* DIRECTIONS FOR THIS TASK *
What follows is a listing; restate every line of it word for word.

* SOURCE MATERIAL *
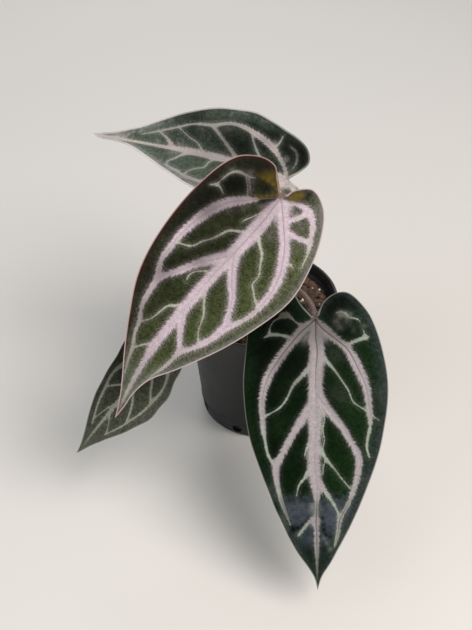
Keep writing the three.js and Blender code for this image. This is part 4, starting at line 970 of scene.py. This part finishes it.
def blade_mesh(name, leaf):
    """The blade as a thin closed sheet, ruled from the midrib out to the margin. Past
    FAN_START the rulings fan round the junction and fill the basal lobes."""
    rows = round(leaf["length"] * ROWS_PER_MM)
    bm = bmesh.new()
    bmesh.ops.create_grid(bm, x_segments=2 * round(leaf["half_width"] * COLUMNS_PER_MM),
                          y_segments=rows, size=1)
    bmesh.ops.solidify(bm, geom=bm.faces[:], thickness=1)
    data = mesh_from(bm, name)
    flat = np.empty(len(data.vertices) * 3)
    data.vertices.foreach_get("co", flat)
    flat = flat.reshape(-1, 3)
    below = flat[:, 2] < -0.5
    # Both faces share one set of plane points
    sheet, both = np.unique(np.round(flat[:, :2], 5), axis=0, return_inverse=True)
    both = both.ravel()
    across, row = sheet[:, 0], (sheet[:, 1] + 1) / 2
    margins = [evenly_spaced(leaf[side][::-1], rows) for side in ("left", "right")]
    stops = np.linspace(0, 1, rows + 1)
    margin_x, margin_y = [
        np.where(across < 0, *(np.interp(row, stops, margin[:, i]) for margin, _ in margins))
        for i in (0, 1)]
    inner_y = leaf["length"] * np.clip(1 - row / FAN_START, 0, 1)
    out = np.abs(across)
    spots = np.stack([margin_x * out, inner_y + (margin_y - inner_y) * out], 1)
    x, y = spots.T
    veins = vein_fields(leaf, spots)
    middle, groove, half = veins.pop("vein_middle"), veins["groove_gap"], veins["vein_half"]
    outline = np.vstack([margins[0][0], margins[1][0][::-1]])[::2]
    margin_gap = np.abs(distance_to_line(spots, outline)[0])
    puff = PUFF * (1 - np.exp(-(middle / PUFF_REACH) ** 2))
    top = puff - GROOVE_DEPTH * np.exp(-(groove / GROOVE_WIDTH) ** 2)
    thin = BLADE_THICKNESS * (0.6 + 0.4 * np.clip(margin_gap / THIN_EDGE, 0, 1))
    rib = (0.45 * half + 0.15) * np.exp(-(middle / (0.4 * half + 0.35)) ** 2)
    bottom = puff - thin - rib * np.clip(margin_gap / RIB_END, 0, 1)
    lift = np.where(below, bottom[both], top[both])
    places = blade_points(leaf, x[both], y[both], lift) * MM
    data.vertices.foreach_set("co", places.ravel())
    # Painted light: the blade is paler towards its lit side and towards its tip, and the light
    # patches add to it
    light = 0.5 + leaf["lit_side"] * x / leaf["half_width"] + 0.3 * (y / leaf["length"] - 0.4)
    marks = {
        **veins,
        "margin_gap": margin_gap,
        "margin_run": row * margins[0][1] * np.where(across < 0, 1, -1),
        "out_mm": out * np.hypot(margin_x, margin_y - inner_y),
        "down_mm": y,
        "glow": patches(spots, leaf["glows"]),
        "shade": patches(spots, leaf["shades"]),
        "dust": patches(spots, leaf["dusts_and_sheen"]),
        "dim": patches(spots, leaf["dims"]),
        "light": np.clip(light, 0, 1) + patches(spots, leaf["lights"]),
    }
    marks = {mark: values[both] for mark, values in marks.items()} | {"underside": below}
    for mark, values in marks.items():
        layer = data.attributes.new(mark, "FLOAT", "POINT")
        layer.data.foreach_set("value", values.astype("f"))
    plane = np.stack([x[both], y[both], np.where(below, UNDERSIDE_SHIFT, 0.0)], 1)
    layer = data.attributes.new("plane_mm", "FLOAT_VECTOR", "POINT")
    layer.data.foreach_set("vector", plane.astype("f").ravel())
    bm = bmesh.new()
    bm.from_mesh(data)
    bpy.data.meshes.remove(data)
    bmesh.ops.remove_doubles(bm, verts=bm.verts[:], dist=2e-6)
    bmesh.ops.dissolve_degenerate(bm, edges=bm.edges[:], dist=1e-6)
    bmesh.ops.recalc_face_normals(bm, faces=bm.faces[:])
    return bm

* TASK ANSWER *
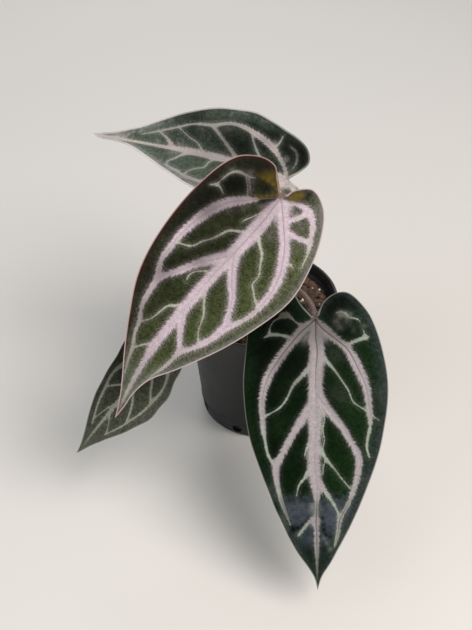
Keep writing the three.js and Blender code for this image. This is part 4, starting at line 970 of scene.py. This part finishes it.
def blade_mesh(name, leaf):
    """The blade as a thin closed sheet, ruled from the midrib out to the margin. Past
    FAN_START the rulings fan round the junction and fill the basal lobes."""
    rows = round(leaf["length"] * ROWS_PER_MM)
    bm = bmesh.new()
    bmesh.ops.create_grid(bm, x_segments=2 * round(leaf["half_width"] * COLUMNS_PER_MM),
                          y_segments=rows, size=1)
    bmesh.ops.solidify(bm, geom=bm.faces[:], thickness=1)
    data = mesh_from(bm, name)
    flat = np.empty(len(data.vertices) * 3)
    data.vertices.foreach_get("co", flat)
    flat = flat.reshape(-1, 3)
    below = flat[:, 2] < -0.5
    # Both faces share one set of plane points
    sheet, both = np.unique(np.round(flat[:, :2], 5), axis=0, return_inverse=True)
    both = both.ravel()
    across, row = sheet[:, 0], (sheet[:, 1] + 1) / 2
    margins = [evenly_spaced(leaf[side][::-1], rows) for side in ("left", "right")]
    stops = np.linspace(0, 1, rows + 1)
    margin_x, margin_y = [
        np.where(across < 0, *(np.interp(row, stops, margin[:, i]) for margin, _ in margins))
        for i in (0, 1)]
    inner_y = leaf["length"] * np.clip(1 - row / FAN_START, 0, 1)
    out = np.abs(across)
    spots = np.stack([margin_x * out, inner_y + (margin_y - inner_y) * out], 1)
    x, y = spots.T
    veins = vein_fields(leaf, spots)
    middle, groove, half = veins.pop("vein_middle"), veins["groove_gap"], veins["vein_half"]
    outline = np.vstack([margins[0][0], margins[1][0][::-1]])[::2]
    margin_gap = np.abs(distance_to_line(spots, outline)[0])
    puff = PUFF * (1 - np.exp(-(middle / PUFF_REACH) ** 2))
    top = puff - GROOVE_DEPTH * np.exp(-(groove / GROOVE_WIDTH) ** 2)
    thin = BLADE_THICKNESS * (0.6 + 0.4 * np.clip(margin_gap / THIN_EDGE, 0, 1))
    rib = (0.45 * half + 0.15) * np.exp(-(middle / (0.4 * half + 0.35)) ** 2)
    bottom = puff - thin - rib * np.clip(margin_gap / RIB_END, 0, 1)
    lift = np.where(below, bottom[both], top[both])
    places = blade_points(leaf, x[both], y[both], lift) * MM
    data.vertices.foreach_set("co", places.ravel())
    # Painted light: the blade is paler towards its lit side and towards its tip, and the light
    # patches add to it
    light = 0.5 + leaf["lit_side"] * x / leaf["half_width"] + 0.3 * (y / leaf["length"] - 0.4)
    marks = {
        **veins,
        "margin_gap": margin_gap,
        "margin_run": row * margins[0][1] * np.where(across < 0, 1, -1),
        "out_mm": out * np.hypot(margin_x, margin_y - inner_y),
        "down_mm": y,
        "glow": patches(spots, leaf["glows"]),
        "shade": patches(spots, leaf["shades"]),
        "dust": patches(spots, leaf["dusts_and_sheen"]),
        "dim": patches(spots, leaf["dims"]),
        "light": np.clip(light, 0, 1) + patches(spots, leaf["lights"]),
    }
    marks = {mark: values[both] for mark, values in marks.items()} | {"underside": below}
    for mark, values in marks.items():
        layer = data.attributes.new(mark, "FLOAT", "POINT")
        layer.data.foreach_set("value", values.astype("f"))
    plane = np.stack([x[both], y[both], np.where(below, UNDERSIDE_SHIFT, 0.0)], 1)
    layer = data.attributes.new("plane_mm", "FLOAT_VECTOR", "POINT")
    layer.data.foreach_set("vector", plane.astype("f").ravel())
    bm = bmesh.new()
    bm.from_mesh(data)
    bpy.data.meshes.remove(data)
    bmesh.ops.remove_doubles(bm, verts=bm.verts[:], dist=2e-6)
    bmesh.ops.dissolve_degenerate(bm, edges=bm.edges[:], dist=1e-6)
    bmesh.ops.recalc_face_normals(bm, faces=bm.faces[:])
    return bm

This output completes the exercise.